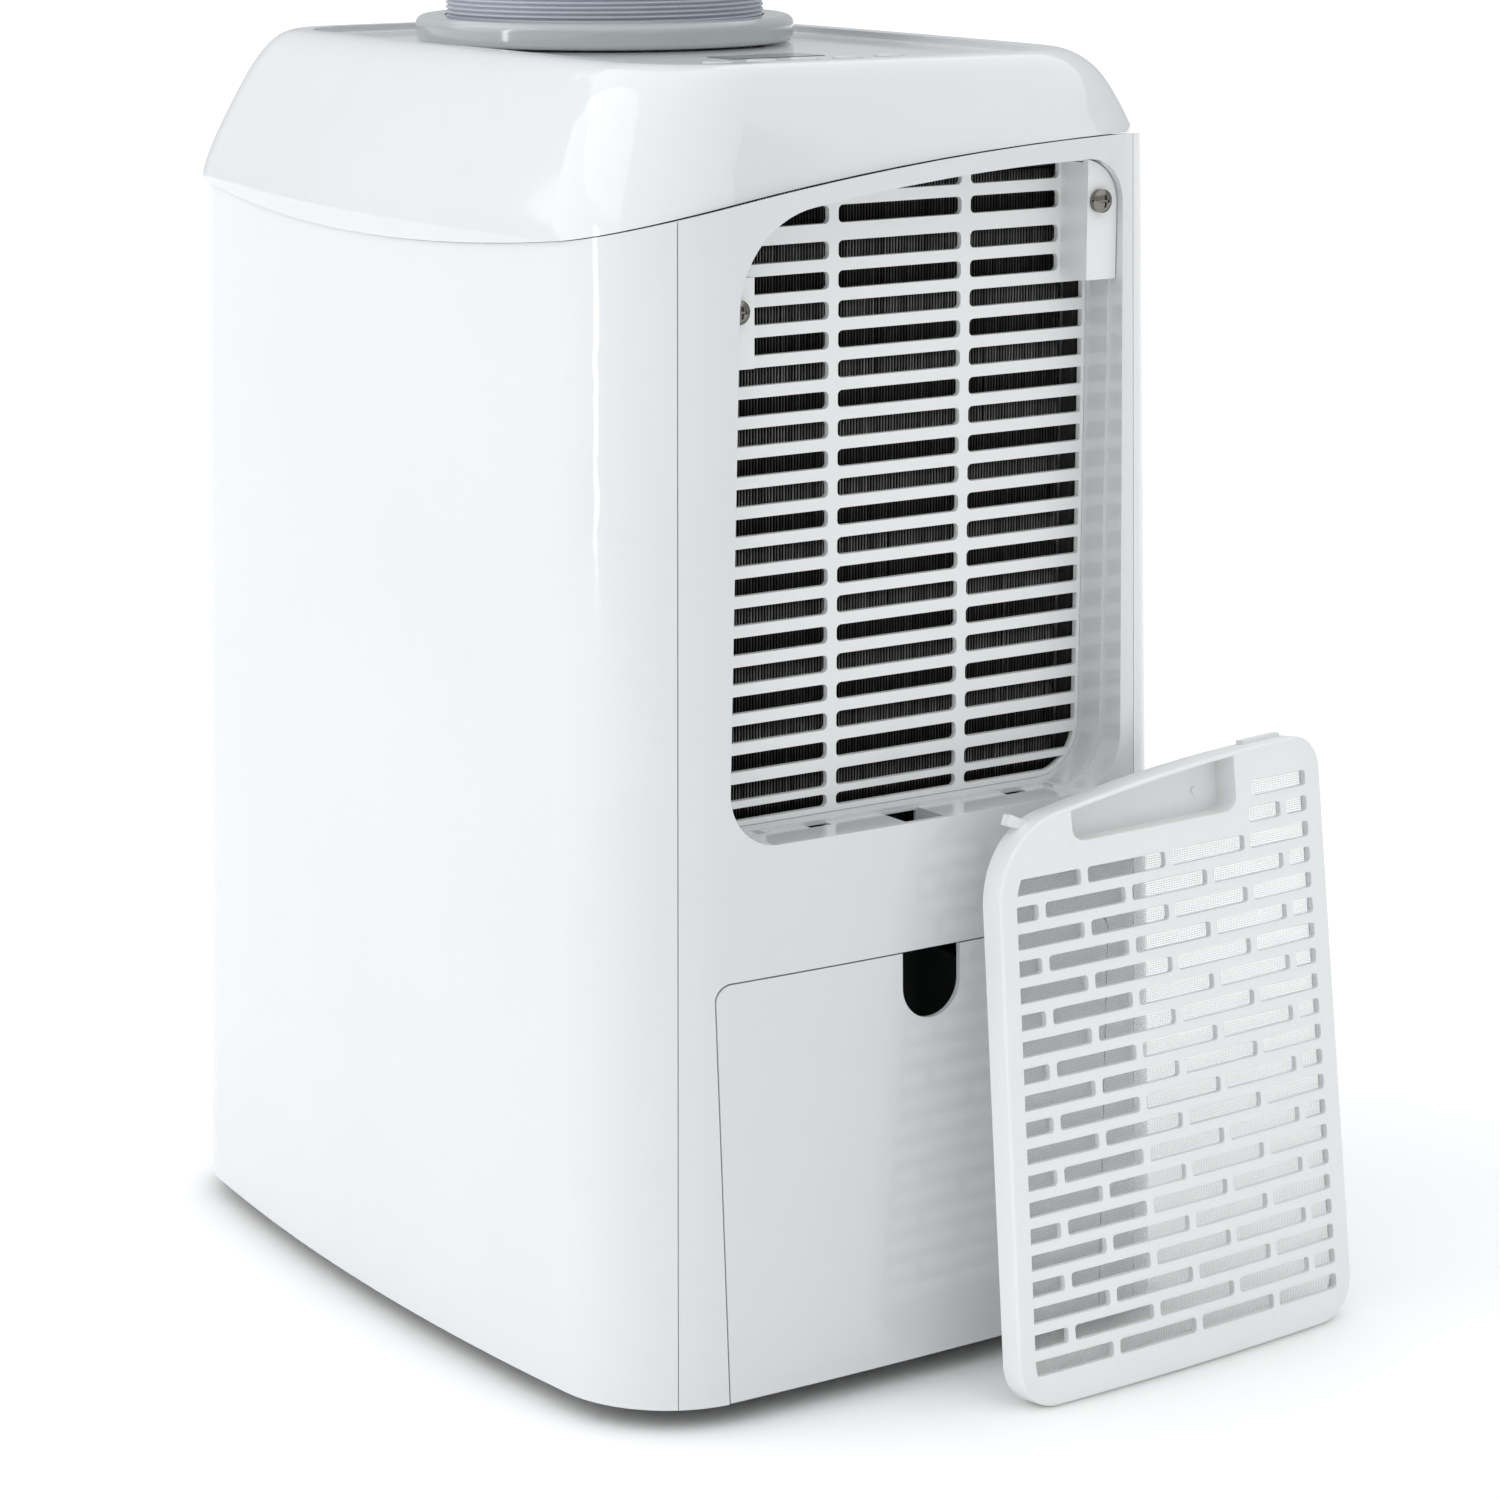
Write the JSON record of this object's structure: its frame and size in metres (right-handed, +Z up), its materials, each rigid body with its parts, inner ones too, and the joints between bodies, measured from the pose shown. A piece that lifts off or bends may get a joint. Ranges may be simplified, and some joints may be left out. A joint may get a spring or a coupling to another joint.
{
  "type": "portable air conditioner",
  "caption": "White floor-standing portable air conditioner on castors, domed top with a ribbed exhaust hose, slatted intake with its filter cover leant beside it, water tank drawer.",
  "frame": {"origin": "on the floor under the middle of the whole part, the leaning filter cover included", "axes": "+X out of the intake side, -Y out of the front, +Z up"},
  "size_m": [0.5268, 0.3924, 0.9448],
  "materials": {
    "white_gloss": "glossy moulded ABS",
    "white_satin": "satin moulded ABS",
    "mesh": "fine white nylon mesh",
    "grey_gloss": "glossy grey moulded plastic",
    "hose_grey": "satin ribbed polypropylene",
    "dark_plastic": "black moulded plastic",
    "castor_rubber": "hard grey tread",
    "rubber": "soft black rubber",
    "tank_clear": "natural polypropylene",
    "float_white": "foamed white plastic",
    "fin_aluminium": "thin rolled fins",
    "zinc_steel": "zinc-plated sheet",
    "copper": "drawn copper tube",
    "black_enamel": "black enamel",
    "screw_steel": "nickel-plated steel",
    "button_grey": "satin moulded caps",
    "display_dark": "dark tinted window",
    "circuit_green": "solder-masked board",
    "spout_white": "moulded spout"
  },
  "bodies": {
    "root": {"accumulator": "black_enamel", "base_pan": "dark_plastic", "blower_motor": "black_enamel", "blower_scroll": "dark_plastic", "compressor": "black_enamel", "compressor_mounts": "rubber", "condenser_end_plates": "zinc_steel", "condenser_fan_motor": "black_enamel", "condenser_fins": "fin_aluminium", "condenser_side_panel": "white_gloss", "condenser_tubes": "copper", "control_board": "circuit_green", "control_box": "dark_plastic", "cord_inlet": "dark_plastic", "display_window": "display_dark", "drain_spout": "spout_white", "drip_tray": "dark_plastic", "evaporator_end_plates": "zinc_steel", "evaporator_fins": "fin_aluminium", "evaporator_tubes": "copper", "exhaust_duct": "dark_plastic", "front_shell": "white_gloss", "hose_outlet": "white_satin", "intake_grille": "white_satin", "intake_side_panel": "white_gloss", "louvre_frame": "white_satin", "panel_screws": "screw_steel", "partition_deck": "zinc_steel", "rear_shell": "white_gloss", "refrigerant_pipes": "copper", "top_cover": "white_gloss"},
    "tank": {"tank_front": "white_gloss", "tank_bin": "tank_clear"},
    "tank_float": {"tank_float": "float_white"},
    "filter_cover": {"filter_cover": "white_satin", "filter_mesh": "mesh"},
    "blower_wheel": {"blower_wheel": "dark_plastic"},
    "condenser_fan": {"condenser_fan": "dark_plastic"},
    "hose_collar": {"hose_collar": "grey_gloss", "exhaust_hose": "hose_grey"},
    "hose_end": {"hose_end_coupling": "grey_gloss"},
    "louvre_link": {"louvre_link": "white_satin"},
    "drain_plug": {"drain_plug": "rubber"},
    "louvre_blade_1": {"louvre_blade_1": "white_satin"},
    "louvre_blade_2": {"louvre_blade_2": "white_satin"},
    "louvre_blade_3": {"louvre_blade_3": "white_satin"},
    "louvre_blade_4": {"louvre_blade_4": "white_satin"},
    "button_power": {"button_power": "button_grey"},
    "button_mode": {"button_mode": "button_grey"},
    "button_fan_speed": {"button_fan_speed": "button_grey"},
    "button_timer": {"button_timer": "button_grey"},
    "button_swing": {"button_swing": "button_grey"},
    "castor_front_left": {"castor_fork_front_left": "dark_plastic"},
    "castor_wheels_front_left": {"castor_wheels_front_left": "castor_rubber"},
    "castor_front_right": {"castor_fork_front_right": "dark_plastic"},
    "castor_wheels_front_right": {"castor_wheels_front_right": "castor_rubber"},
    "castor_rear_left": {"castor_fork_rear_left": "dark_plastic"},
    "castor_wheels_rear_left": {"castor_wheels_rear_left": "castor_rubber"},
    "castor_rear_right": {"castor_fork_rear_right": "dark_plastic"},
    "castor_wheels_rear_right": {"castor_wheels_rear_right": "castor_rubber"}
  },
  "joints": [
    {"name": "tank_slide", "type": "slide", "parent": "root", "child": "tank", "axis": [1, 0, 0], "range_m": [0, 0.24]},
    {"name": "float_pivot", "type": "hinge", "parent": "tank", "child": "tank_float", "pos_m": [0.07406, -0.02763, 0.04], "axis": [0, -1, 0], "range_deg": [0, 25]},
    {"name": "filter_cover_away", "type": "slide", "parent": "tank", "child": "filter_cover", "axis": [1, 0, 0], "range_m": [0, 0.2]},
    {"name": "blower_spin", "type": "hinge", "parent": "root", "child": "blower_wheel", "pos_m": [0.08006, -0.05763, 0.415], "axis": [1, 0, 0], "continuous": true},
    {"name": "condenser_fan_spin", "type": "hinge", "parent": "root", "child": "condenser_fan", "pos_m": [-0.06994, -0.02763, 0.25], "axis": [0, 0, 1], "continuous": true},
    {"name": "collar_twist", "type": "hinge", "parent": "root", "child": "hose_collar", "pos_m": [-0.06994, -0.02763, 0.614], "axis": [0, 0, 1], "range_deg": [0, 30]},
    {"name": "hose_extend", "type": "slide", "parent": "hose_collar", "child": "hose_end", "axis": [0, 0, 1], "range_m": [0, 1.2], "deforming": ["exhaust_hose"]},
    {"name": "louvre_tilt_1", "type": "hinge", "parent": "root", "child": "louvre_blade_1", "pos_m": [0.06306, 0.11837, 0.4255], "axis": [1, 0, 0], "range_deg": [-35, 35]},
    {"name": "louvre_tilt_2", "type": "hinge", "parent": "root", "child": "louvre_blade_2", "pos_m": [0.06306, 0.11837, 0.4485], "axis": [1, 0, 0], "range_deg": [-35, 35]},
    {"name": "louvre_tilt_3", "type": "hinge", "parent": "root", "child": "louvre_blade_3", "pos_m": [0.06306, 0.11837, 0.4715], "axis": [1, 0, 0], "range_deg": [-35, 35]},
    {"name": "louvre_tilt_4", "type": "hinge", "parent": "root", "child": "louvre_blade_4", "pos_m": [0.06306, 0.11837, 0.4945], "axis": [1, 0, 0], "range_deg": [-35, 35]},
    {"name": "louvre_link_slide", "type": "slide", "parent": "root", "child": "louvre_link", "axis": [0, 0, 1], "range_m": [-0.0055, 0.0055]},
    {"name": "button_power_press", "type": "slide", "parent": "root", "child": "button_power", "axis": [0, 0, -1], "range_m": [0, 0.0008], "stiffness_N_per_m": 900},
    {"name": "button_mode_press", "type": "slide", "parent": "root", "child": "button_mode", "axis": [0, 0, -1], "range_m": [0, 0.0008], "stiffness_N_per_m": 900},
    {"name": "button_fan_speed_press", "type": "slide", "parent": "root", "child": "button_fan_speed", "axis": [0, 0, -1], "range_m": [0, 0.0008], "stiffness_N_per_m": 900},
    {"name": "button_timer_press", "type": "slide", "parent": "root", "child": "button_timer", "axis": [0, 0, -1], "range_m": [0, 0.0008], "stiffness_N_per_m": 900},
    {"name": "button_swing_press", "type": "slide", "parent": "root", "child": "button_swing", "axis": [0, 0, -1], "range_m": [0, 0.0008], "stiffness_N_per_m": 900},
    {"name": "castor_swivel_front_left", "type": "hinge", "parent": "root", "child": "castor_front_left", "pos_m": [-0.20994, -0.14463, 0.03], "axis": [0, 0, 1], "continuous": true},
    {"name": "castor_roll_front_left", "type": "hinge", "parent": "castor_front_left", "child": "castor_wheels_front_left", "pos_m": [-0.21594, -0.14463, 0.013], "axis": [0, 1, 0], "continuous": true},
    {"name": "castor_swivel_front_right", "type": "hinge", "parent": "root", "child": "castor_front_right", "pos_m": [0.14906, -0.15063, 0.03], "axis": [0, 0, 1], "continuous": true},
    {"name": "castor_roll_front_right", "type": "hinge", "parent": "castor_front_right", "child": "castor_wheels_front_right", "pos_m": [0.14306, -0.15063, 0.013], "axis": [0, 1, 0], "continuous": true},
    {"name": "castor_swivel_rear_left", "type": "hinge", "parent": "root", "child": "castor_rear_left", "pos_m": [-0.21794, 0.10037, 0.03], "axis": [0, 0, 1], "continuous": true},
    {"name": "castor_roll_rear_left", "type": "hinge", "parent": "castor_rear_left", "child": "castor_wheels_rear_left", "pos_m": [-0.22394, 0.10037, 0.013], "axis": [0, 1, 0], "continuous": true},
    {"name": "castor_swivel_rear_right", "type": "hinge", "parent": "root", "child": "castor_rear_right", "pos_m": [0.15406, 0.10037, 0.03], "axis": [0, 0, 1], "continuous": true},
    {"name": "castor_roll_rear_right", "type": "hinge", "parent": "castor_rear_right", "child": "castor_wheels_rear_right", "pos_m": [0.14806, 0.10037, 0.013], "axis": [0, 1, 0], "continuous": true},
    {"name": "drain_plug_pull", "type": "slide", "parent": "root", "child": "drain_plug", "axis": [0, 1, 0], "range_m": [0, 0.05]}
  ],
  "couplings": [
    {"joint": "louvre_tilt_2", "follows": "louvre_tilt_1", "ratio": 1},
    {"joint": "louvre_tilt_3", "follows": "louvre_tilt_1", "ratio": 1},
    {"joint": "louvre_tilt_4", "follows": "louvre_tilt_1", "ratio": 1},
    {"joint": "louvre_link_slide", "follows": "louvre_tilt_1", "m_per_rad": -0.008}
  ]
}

What is asked
Using the material above, gather every line that includes "joints".

Solution
Write the JSON record of this object's structure: its frame and size in metres (right-handed, +Z up), its materials, each rigid body with its parts, inner ones too, and the joints between bodies, measured from the pose shown. A piece that lifts off or bends may get a joint. Ranges may be simplified, and some joints may be left out. A joint may get a spring or a coupling to another joint.
  "joints": [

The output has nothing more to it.